Yeah, that sounded great, and I told him I wanted to read more of the journal. Clearly , there was more that I needed to learn in there and I should have sooner.
Once we gathered everything up and found my detail, Julian handed everything over to them which confused me.
"The princess said she wants to take a shower before we start cleansing where it's going to be hot and muggy," he told them and pulled out his wallet. "Calarel wants her to keep focused on a protein-heavy diet with these power jumps, but she will also need a lot of cool treats as she cleanses. Also to eat as she wanders around."
"You'll stay at her house?" Ara checked.
"No, where I'm living, but there are always guards there," he promised. "If you can also return that all to Irma. Thank you."
They agreed and we went through the portal and did the normal dance before only the two of us walked through a different portal he opened to his room.
"That's much easier for you now, right?" I checked, worried he kept opening them.
" Ridiculously easy," he drawled. "I cannot even—you guys are so much more powerful than us."
"It's also how we view portals." I nodded when he seemed skeptical. "Our whole view of magic is different because we are magical with our wings. I don't know how to explain it, but listening to Sontar it all makes sense. We tap into what's already there. You guys start with a blank slate and make it there and—"
"Fascinating.
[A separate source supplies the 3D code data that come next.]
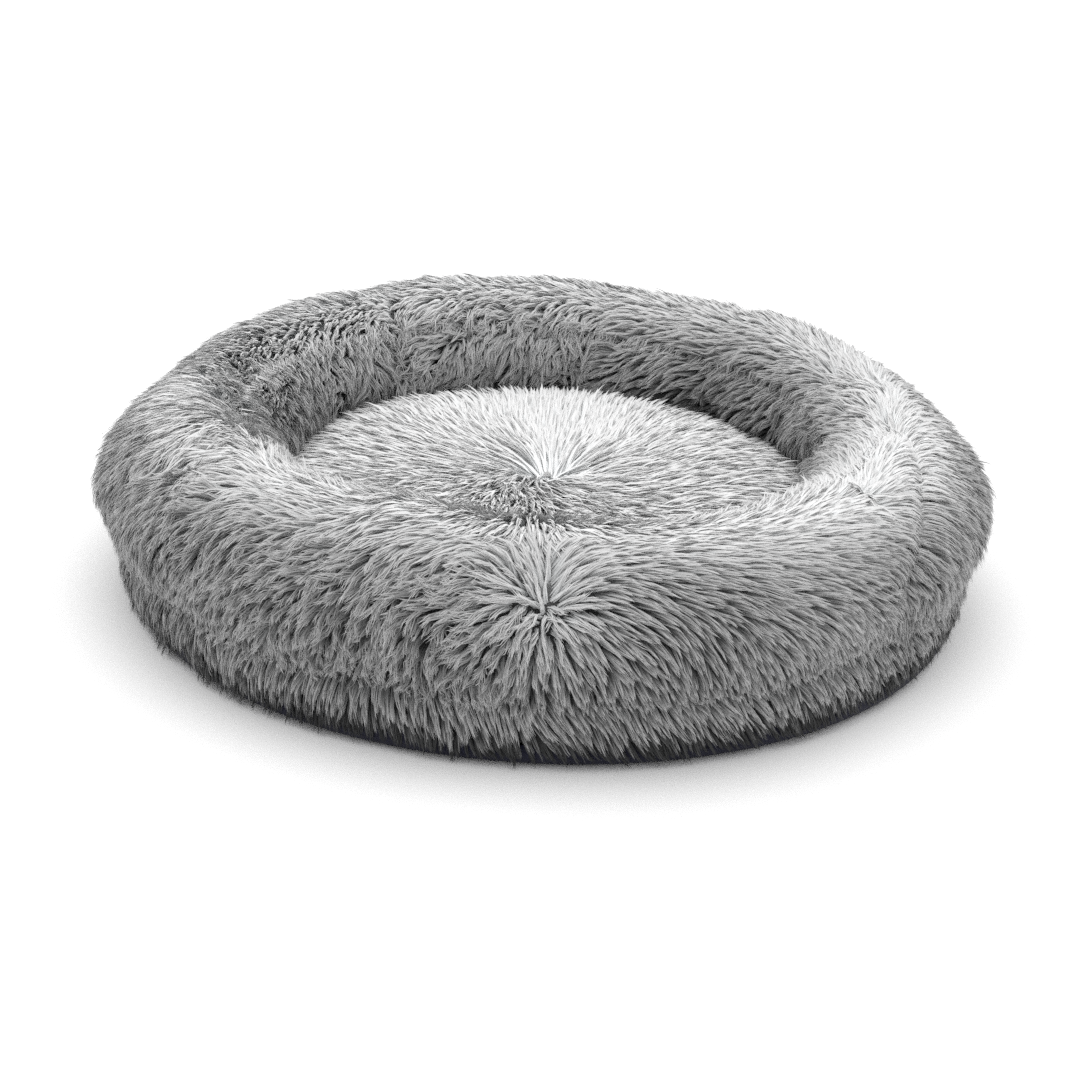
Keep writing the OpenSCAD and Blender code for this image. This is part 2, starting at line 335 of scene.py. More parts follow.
def non_woven_material():
    """Spun-bonded casing: white, with a grid of small pressed points."""
    m = Nodes("non_woven")
    cells = m.add("ShaderNodeTexVoronoi", Scale=480.0)
    m.join(m.place(), cells.inputs["Vector"])
    fibres = m.noise(260.0, 5.0, 0.7)
    m.color(m.ramp(fibres, [(0.3, (0.62, 0.62, 0.60)), (0.7, (0.80, 0.80, 0.78))]))
    m.bump(cells.outputs["Distance"], 0.5, 0.0006)
    m.set(Roughness=0.85, Specular_IOR_Level=0.2, Sheen_Weight=0.1)
    return m.material


def fibre_material():
    """Hollow polyester fibre: soft white clumps."""
    m = Nodes("hollow_fibre")
    clumps = m.noise(45.0, 5.0, 0.65)
    strands = m.noise(420.0, 6.0, 0.75)
    height = m.math("ADD", clumps, m.math("MULTIPLY", strands, 0.5))
    m.color(m.ramp(height, [(0.45, (0.70, 0.70, 0.69)), (0.95, (0.90, 0.90, 0.89))]))
    m.bump(height, 1.0, 0.004)
    m.set(Roughness=1.0, Specular_IOR_Level=0.05, Sheen_Weight=0.35)
    return m.material


def webbing_material():
    """Zip tape: a tight herringbone of dark yarn."""
    m = Nodes("zip_webbing")
    warp = m.wave(420.0, "DIAGONAL")
    weft = m.wave(300.0, "Z")
    weave = m.math("MULTIPLY", warp, weft)
    m.color(m.ramp(weave, [(0.0, (0.006, 0.006, 0.012)), (0.8, (0.030, 0.031, 0.046))]))
    m.bump(weave, 0.6, 0.0003)
    m.set(Roughness=0.8, Specular_IOR_Level=0.25, Sheen_Weight=0.1)
    return m.material


def metal_material():
    """Gunmetal plating, rubbed a little brighter in patches."""
    m = Nodes("gunmetal")
    rubbed = m.noise(180.0, 4.0)
    m.color(m.ramp(rubbed, [(0.35, (0.20, 0.205, 0.22)), (0.75, (0.40, 0.405, 0.42))]))
    m.bump(m.noise(2500.0, 2.0), 0.15, 0.0001)
    m.set(Metallic=1.0, Roughness=0.33)
    return m.material


def simple_material(name, texture, stops, relief, **values):
    """A material whose colour, and relief if it has any, follow one noise or wave texture."""
    m = Nodes(name)
    kind, *settings = texture
    height = m.noise(*settings) if kind == "noise" else m.wave(*settings)
    m.color(m.ramp(height, stops))
    if relief:
        m.bump(height, *relief)
    m.set(**values)
    return m.material


PILE = pile_material()
# painted shade and light: a dark backing for the ring and the band, paler on the crown, and a pale, lit one
# for the nest
SHADED_BACKING = backing_material("pile_backing_shaded", 0.0)
LIT_BACKING = backing_material("nest_backing_lit", 0.75)
OXFORD = oxford_material()
NON_WOVEN = non_woven_material()
FIBRE = fibre_material()
CORD = simple_material(
    "twisted_cord",
    ("wave", 300.0, "DIAGONAL"),
    [(0.0, grey(0.42)), (1.0, grey(0.68))],
    (0.8, 0.0006),
    Roughness=0.8,
    Specular_IOR_Level=0.2,
)
RUBBER = simple_material(
    "printed_rubber",
    ("noise", 700.0, 3.0),
    [(0.3, (0.012, 0.012, 0.016)), (0.7, (0.030, 0.030, 0.036))],
    (0.3, 0.0002),
    Roughness=0.55,
    Specular_IOR_Level=0.4,
)
WEBBING = webbing_material()
NYLON = simple_material(
    "zip_nylon",
    ("noise", 60.0, 2.0),
    [(0.3, (0.010, 0.010, 0.015)), (0.7, (0.022, 0.022, 0.030))],
    None,
    Roughness=0.28,
    Specular_IOR_Level=0.5,
)
METAL = metal_material()
SATIN = simple_material(
    "label_satin",
    ("wave", 500.0, "Z"),
    [(0.0, grey(0.66)), (1.0, grey(0.80))],
    (0.3, 0.0002),
    Roughness=0.38,
    Specular_IOR_Level=0.5,
    Sheen_Weight=0.1,
)
THREAD = simple_material(
    "sewing_thread",
    ("wave", 900.0, "DIAGONAL"),
    [(0.0, (0.015, 0.016, 0.030)), (1.0, (0.050, 0.052, 0.075))],
    (0.5, 0.0002),
    Roughness=0.6,
    Specular_IOR_Level=0.35,
    Sheen_Weight=0.1,
)


# ---------------------------------------------------------------- mesh helpers


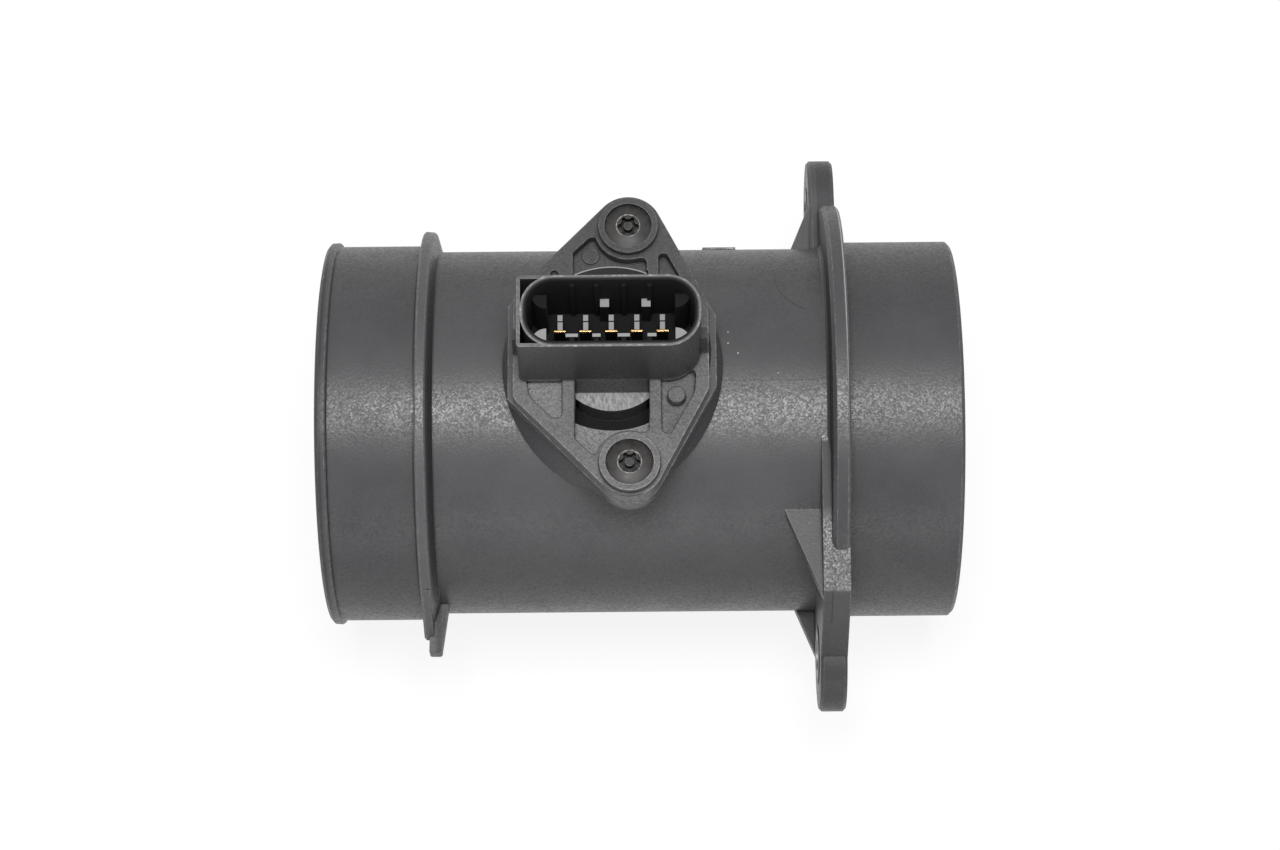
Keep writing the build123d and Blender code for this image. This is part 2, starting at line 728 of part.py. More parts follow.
def lid_outline(grow):
    """The bypass lid's outline, in (x, z)."""
    x = SENSOR_X
    z0 = channel_top(True)[0]
    z3 = channel_top(False)[1]
    return rounded(
        [
            (x + CHANNEL_REAR - grow, z0 - grow, 2.4),
            (x + ARM_HALF_LENGTH - ARM_NOSE_R - 1 + grow, z0 - grow, 0.6),
            (x + ARM_HALF_LENGTH - ARM_NOSE_R - 1 + grow, z3 + grow, 0.6),
            (x + CHANNEL_REAR - grow, z3 + grow, 2.4),
        ]
    )


def holder_shape():
    """The tongue, from the chamber through the wall into the upper leg of the channel."""
    x = SENSOR_X + HOLDER_CENTRE
    low = channel_top(False)[0] - 0.6
    front = CHAMBER_FLOOR - CARRIER_THICKNESS
    return block(
        x - HOLDER_WIDTH / 2,
        x + HOLDER_WIDTH / 2,
        front - BOARD_THICKNESS,
        front,
        low,
        BOARD_BOTTOM - 0.3,
    )


def thermistor_leads():
    """Two prongs out of the arm's side and the straight leads between them and the bead."""
    x = SENSOR_X + 1.0
    inner, outer = ARM_HALF_WIDTH - 1.5, ARM_HALF_WIDTH + THERMISTOR_STANDOFF
    middle = 19.0
    leads = []
    for side in (-1, 1):
        z = middle + side * THERMISTOR_SPAN / 2
        prong = Pos(x, (inner + outer) / 2, z) * Rot(90, 0, 0)
        leads.append(prong * Cylinder(LEAD_R, outer - inner))
        low, high = sorted((z, middle))
        leads.append(rod_z(LEAD_R, low, high, x, outer))
        leads.append(Pos(x, outer, z) * Sphere(LEAD_R))
    return leads, Pos(x, outer, middle) * Sphere(BEAD_R)


def terminal(index):
    """One stamped blade: wide in the plug's socket, narrow and closer-set in the chamber."""
    order = index - (PIN_COUNT - 1) / 2
    x, leg = SENSOR_X + order * PITCH, SENSOR_X + order * LEG_PITCH
    left, right = sorted((x - BLADE_WIDTH / 2, x + BLADE_WIDTH / 2))
    blade = block(left, right, 0, BLADE_THICKNESS, BEND_Z, BLADE_TOP)
    tip = blade.edges().filter_by(Axis.X).group_by(Axis.Z)[-1]
    blade = chamfer(tip, BLADE_THICKNESS * 0.3)
    low, high = min(left, leg - LEG_WIDTH / 2), max(right, leg + LEG_WIDTH / 2)
    bend = block(low, high, 0, BLADE_THICKNESS, BEND_Z - LEG_WIDTH, BEND_Z)
    foot = block(
        leg - LEG_WIDTH / 2,
        leg + LEG_WIDTH / 2,
        0,
        BLADE_THICKNESS,
        LEG_FOOT,
        BEND_Z - LEG_WIDTH,
    )
    return Pos(0, BLADE_FACE - BLADE_THICKNESS, 0) * (blade + bend + foot)


def sensor_housing():
    body = sensor_flange() + connector_shroud() + arm()
    for piece in (*keying_ribs(), *latch_lugs()):
        body += piece
    body -= chamber_cut()
    body -= channel_cut()
    body -= holder_shape()
    leads, _ = thermistor_leads()
    for lead in leads:
        body -= lead
    for i in range(PIN_COUNT):
        body -= terminal(i)
    return body


# ---------------------------------------------------------------- small pieces


def star(reach, lobe_r, count=6):
    """The recess of a star drive, from its centre to the tips of its lobes."""
    face = Circle(reach - lobe_r)
    for i in range(count):
        angle = 2 * pi * i / count
        face += Pos((reach - lobe_r) * cos(angle), (reach - lobe_r) * sin(angle)) * Circle(lobe_r)
    return face


def security_screw():
    """A thread-forming screw with a domed head and a pin in its star recess; its shank is plain."""
    dome = ThreePointArc((HEAD_R, HEAD_EDGE), (HEAD_R * 0.6, HEAD_HEIGHT * 0.95), (0, HEAD_HEIGHT))
    outline = Polyline((0, HEAD_HEIGHT), (0, 0), (HEAD_R, 0), (HEAD_R, HEAD_EDGE))
    profile = make_face(Wire([*outline.edges(), dome]))
    screw = revolve(Plane.XZ * profile, Axis.Z)
    screw -= Pos(0, 0, HEAD_HEIGHT - SOCKET_DEPTH) * extrude(star(SOCKET_R, 0.5), 3.0)
    rim = Cone(SOCKET_R - 0.1, SOCKET_R + SOCKET_RIM, SOCKET_RIM + 0.1)
    screw -= Pos(0, 0, HEAD_HEIGHT - (SOCKET_RIM + 0.1) / 2) * rim
    screw += rod_z(0.87, 0.2, HEAD_HEIGHT - 0.4)
    shank = rod_z(SCREW_R, 1.0 - SCREW_LENGTH, 0)
    point = Pos(0, 0, 0.5 - SCREW_LENGTH) * Cone(SCREW_R - 0.6, SCREW_R, 1.0)
    return screw + shank + point


def carrier_plate():
    half = CHAMBER_HALF_LENGTH - LID_LEDGE - SLIDE
    back = CHAMBER_FLOOR - CARRIER_THICKNESS
    plate = block(
        SENSOR_X - half,
        SENSOR_X + half,
        back,
        CHAMBER_FLOOR,
        CHAMBER_BOTTOM + SLIDE,
        CARRIER_TOP,
    )
    edges = plate.edges().filter_by(Axis.Y)
    return fillet(edges, 0.8)


def circuit_board():
    half = CHAMBER_HALF_LENGTH - LID_LEDGE - 0.5
    front = CHAMBER_FLOOR - CARRIER_THICKNESS
    return block(
        SENSOR_X - half,
        SENSOR_X + half,
        front - BOARD_THICKNESS,
        front,
        BOARD_BOTTOM,
        BOARD_TOP,
    )


def board_face():
    return CHAMBER_FLOOR - CARRIER_THICKNESS - BOARD_THICKNESS


def on_board(x, z, length, height, thickness):
    """A chip component that sits on the board."""
    face = board_face()
    chip = block(
        SENSOR_X + x - length / 2,
        SENSOR_X + x + length / 2,
        face - thickness,
        face,
        z - height / 2,
        z + height / 2,
    )
    return chamfer(chip.edges().group_by(Axis.Y)[0], 0.12)


def bond_ribbon(index):
    """A ribbon from a terminal's foot down to the board."""
    leg = SENSOR_X + (index - (PIN_COUNT - 1) / 2) * LEG_PITCH
    top, low = BLADE_FACE - BLADE_THICKNESS, board_face()
    t = RIBBON_THICKNESS
    outline = Polyline(
        (top, LEG_FOOT + 1.2),
        (top - t, LEG_FOOT + 1.2),
        (top - t, LEG_FOOT - 0.3),
        (low - t, BOARD_TOP - 0.6),
        (low - t, BOARD_TOP - 1.6),
        (low, BOARD_TOP - 1.6),
        (low, BOARD_TOP - 0.5),
        (top, LEG_FOOT - 0.2),
        close=True,
    )
    return along_x(make_face(outline), leg - RIBBON_WIDTH / 2, leg + RIBBON_WIDTH / 2)


def electronics_cover():
    half = CHAMBER_HALF_LENGTH - SLIDE
    low, high = CHAMBER_BOTTOM - LID_LEDGE + SLIDE, CHAMBER_TOP + LID_LEDGE - SLIDE
    back = -ARM_HALF_WIDTH
    lid = block(SENSOR_X - half, SENSOR_X + half, back, back + LID_THICKNESS, low, high)
    lid = fillet(lid.edges().filter_by(Axis.Y), 0.6)
    dish = block(
        SENSOR_X - half + 2.5,
        SENSOR_X + half - 2.5,
        back - 1,
        back + 0.4,
        low + 2.5,
        high - 2.5,
    )
    return lid - dish


def bypass_cover():
    back = -ARM_HALF_WIDTH
    return along_y(lid_outline(LID_LEDGE - SLIDE), back, back + LID_THICKNESS)


def element_holder():
    tongue = holder_shape()
    return tongue - element_shape()


def element_shape():
    """The silicon chip, let into the tongue and flush with it."""
    x = SENSOR_X + HOLDER_CENTRE
    low, high = channel_top(False)
    front = board_face()
    return block(x - 1.6, x + 1.6, front, front + ELEMENT_THICKNESS, low + 0.8, high - 0.6)


def air_thermistor():
    leads, bead = thermistor_leads()
    whole = bead
    for lead in leads:
        whole += lead
    return whole


def hexagons(pitch, wall, limit):
    """Cells of a honeycomb whose centres lie inside the limit."""
    cells = []
    across = (pitch - wall) / 2
    rows = int(limit / (pitch * sqrt(3) / 2)) + 1
    for row in range(-rows, rows + 1):
        z = row * pitch * sqrt(3) / 2
        shift = pitch / 2 if row % 2 else 0.0
        for column in range(-rows - 1, rows + 2):
            y = column * pitch + shift
            if hypot(y, z) < limit:
                cells.append(Pos(y, z) * RegularPolygon(across, 6, major_radius=False, rotation=30))
    return cells


def flow_straightener():
    start = SHOULDER_X + SCREEN_THICKNESS
    outer = FITTING_R - SLIDE
    inner = outer - RIM_WIDTH
    opening = Circle(inner)
    cells = [cell & opening for cell in hexagons(CELL_PITCH, CELL_WALL, inner - CELL_PITCH * 0.28)]
    face = Circle(outer) - cells
    return along_x(face, start, start + HONEYCOMB_DEPTH)


def wire_screen():
    """A screen of crossed wires in a rim, simplified to a coarser pitch."""
    outer = FITTING_R - SLIDE
    inner = outer - RIM_WIDTH
    count = int(inner / SCREEN_PITCH)
    bars = []
    for i in range(-count, count + 1):
        reach = sqrt(inner**2 - (i * SCREEN_PITCH) ** 2) + 0.5
        bars.append(Pos(0, i * SCREEN_PITCH) * Rectangle(2 * reach, SCREEN_WIRE))
        bars.append(Pos(i * SCREEN_PITCH, 0) * Rectangle(SCREEN_WIRE, 2 * reach))
    face = Circle(outer) - Circle(inner) + bars
    return along_x(face, SHOULDER_X, SHOULDER_X + SCREEN_THICKNESS)


def retaining_ring():
    start = SHOULDER_X + SCREEN_THICKNESS + HONEYCOMB_DEPTH
    face = Circle(FITTING_R + RETAINER_GROOVE) - Circle(RETAINER_INNER_R)
    face -= Pos(0, -FITTING_R) * Rectangle(9.0, 8.0)
    return along_x(face, start, start + RETAINER_THICKNESS)


def bolt_sleeve(side):
    outer = rod_x(SLEEVE_R, -EAR_THICKNESS - EAR_BOSS_HEIGHT, 0, side * BOLT_Y)
    return outer - rod_x(SLEEVE_BORE_R, -EAR_THICKNESS - 3, 3, side * BOLT_Y)


def o_ring():
    middle = GROOVE_BOTTOM + GROOVE_WIDTH / 2
    return Pos(SENSOR_X, 0, middle) * Torus(GROOVE_R + O_RING_SECTION_R, O_RING_SECTION_R)


save(duct_housing(), "duct_housing")
save(sensor_housing(), "sensor_housing")
for i in range(PIN_COUNT):
    save(terminal(i), f"terminal_{i + 1}")
    save(bond_ribbon(i), f"bond_ribbon_{i + 1}")
for i, side in enumerate((1, -1)):
    save(Pos(SCREW_X, side * SCREW_Y, RECESS_FLOOR) * security_screw(), f"screw_{i + 1}")
    save(bolt_sleeve(side), f"sleeve_{i + 1}")
save(o_ring(), "o_ring")
save(carrier_plate(), "carrier_plate")
save(circuit_board(), "circuit_board")
save(on_board(0.0, 20.5, CHIP_SIDE, CHIP_SIDE, CHIP_THICKNESS), "evaluation_chip")
for i, (x, z) in enumerate(((-5.6, 22.6), (-5.6, 18.4), (5.6, 20.5))):
    save(on_board(x, z, 2.0, 1.3, 1.0), f"capacitor_{i + 1}")
save(element_holder(), "element_holder")
save(element_shape(), "sensor_element")
save(electronics_cover(), "electronics_cover")
save(bypass_cover(), "bypass_cover")
save(air_thermistor(), "air_thermistor")
save(flow_straightener(), "flow_straightener")
save(wire_screen(), "wire_screen")
save(retaining_ring(), "retaining_ring")
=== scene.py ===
import json
from math import cos, radians, sin

import bpy
from mathutils import Matrix, Vector


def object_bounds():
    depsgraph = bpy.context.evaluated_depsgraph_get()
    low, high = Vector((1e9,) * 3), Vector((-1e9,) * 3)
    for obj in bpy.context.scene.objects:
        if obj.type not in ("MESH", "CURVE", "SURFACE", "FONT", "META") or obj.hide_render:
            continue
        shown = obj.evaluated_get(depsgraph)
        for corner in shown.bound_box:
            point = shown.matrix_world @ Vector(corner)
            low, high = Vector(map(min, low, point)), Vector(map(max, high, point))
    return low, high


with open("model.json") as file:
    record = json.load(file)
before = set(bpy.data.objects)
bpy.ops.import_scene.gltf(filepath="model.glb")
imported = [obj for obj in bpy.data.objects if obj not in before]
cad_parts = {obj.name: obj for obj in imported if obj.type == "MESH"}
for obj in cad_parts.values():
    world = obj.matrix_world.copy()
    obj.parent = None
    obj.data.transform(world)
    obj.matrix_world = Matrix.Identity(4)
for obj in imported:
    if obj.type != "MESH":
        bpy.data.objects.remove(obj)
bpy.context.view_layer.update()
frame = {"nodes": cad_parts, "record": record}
scene = bpy.context.scene


# ---------------------------------------------------------------- places on the part, in metres

# Each pair is a mask's low and high limit. RADII are distances from an axis and LEVELS lie
# along Z. The others lie along X, unless they say otherwise.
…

Tell me later," he mumbled as he took the journal from me and tossed it on the bed.
And then he started removing my clothes.
Okay then! Things were so, so different between us—and for the better. The old Julian would have been excited to talk magical theory and nothing could have come before that, even the prospect of sex or fun.
"You need to eat and I'm dying for you," he muttered in between kisses. "I didn't get to hold you last night because your wings are out and—I need you, Tams. Please, I just need you ."
I nodded, working on getting his clothes off as he backed me up towards the shower. I felt bad that I could only sleep with one of them when I had to keep my wings out.
Technically, I could be with more than one, but I was still scared they would hurt my wings or I would hurt one of them with appendages I didn't have the best control over. The commanders and healers assured me that I'd had my wings long enough now that—it would be like if Julian rolled onto my leg in bed. He wasn't going to hurt my wings.
He just wasn't. I knew that logically.
I was still too scared and not used to having them.
I was more fearful of doing something to one of them if they did roll onto my wings. Hudson fully understood that. Even if he knew I'd never hurt him and loved me, River was completely protective of his wings and scared of someone taking out his ability to fly. It was instinct to them to protect their wings.
So I tended to sleep with him when I had to have my wings out. It wasn't fair, but… It wouldn't be forever. I needed to get used to it still, and I hadn't had them out overnight that much. Lucca had snuck into bed behind Hudson a few times since he was welcome, but that was it.
Oh, Darby had also slept on the couch so he was there with us. Julian once too. It was silly, but honestly the support meant the world to me.
And I made sure that couch was just as comfortable as the bed.
Apparently, he wasn't kidding how much he needed me because the moment we were under the cool water he pushed me up against the glass and knelt behind me. He feasted on me and then fucked me desperately to where I couldn't do anything besides make sure I didn't smack my head on the glass. I finished like half a dozen times and just looked back at him when he was done.
He simply smirked. "We cleansed our pipes. Now you do need a shower. I didn't lie."
Dick. Seriously smug dick.
Still… "Can you cleanse them again?"
He threw back his head and laughed.
And yes, yes, he did. I loved every second of it.